When I talk with graduate students and postdocs who have been on similar journeys, I try to encourage them to embrace their timeline—why they finished their Ph.D. in their mid-40s or were a postdoc at 50—and never feel as if they must explain it to others. Our experiences and the reasons for why we started our Ph.D. later or took longer in our training are our own. Whether related to spending more time in the workforce, focusing on a growing family or just working through whatever you need to work through—that is part of your story, and it’s up to you to choose to share your reasons with other people. And if you decide to do so, try to share it with pride in who you are, what you have done and the fact that you are as successful as you are.
Figure out what you need, and then pursue it. I still hope to one day take on responsibilities such as teaching and leadership that more closely resemble the faculty role I wanted when I started. That sense of having a goal and pursuing it, regardless of the obstacles we need to overcome during our lives, has also been a common part of my conversations with graduate students and postdocs who are in similar situations. “Isn’t it a little late for you to start a faculty job?” “When will you settle down into a career?” I get these questions, and other people I’ve worked with have shared that they have heard the same.
At the same time, the people I’ve seen succeed when finishing graduate school or postdoc training in midlife are those who still have a goal and go for it. The ultimate test to see if you can do something is if you still have a pulse. If we are still alive, it is not too late to pursue our goals.
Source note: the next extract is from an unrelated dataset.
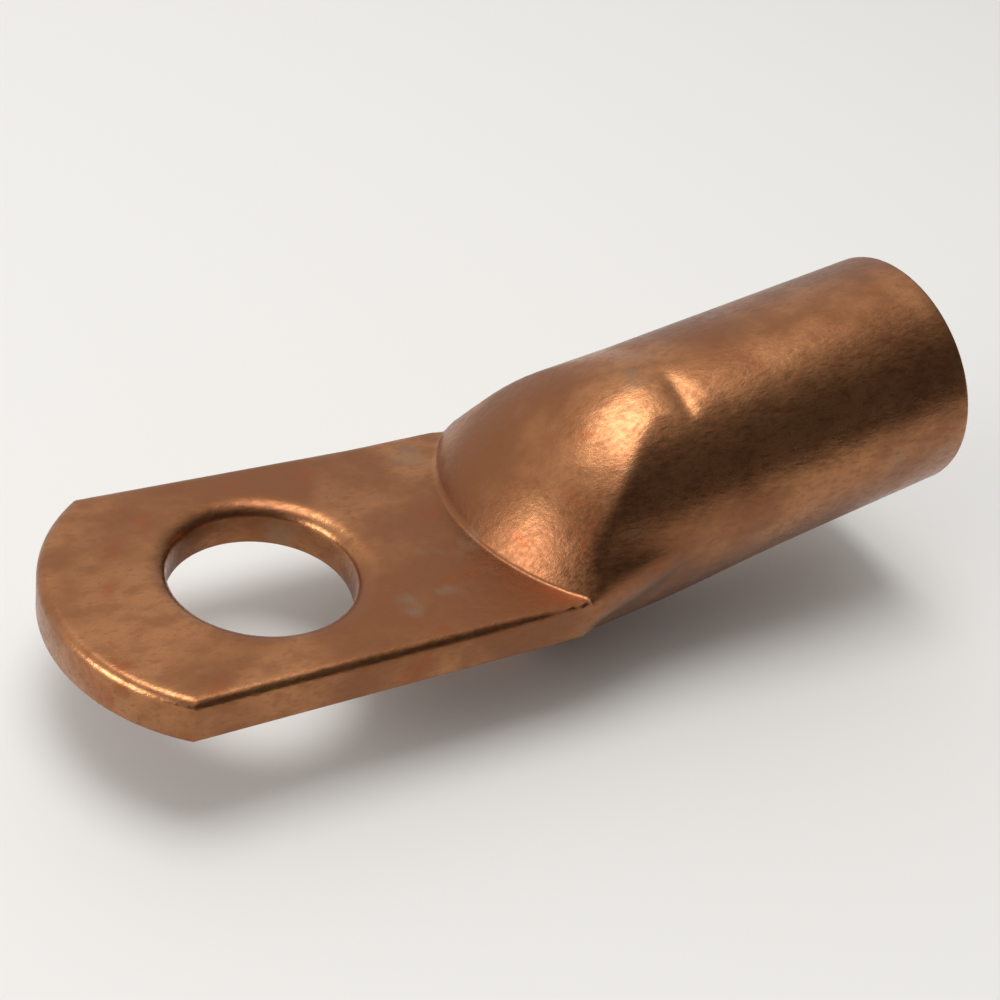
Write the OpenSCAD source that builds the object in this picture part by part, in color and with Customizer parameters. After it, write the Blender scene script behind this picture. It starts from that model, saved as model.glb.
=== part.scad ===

Build an intentional support network that works for you. Finally, I encourage anyone who has had a Ph.D. timeline like mine to network, but to do so knowing that your network will probably look very different from that of a peer who finished their education or training earlier in life. I put it this way because many of us have significant work, family or community experiences before we finished our education and training, and they have exposed us to a wide variety of people we may not have met if we finished earlier. I look at my own network and see a web of people who can vouch for different skills of mine and give me different types of advice. My network has been essential to me in navigating my own midlife career transitions, and I encourage you to build an intentional network that can do the same.
Over all, I am proud of what I call my zigzag career. Even though that means I may make a major zig or zag at the same time that some of my contemporaries have tenure or have settled into a career path, it does not invalidate my own path. In fact, this is the same encouragement and advice I give to anyone I counsel: embrace the zigzag, embrace wherever you are and embrace the next steps you are going to take—regardless of what your calendar or other people say.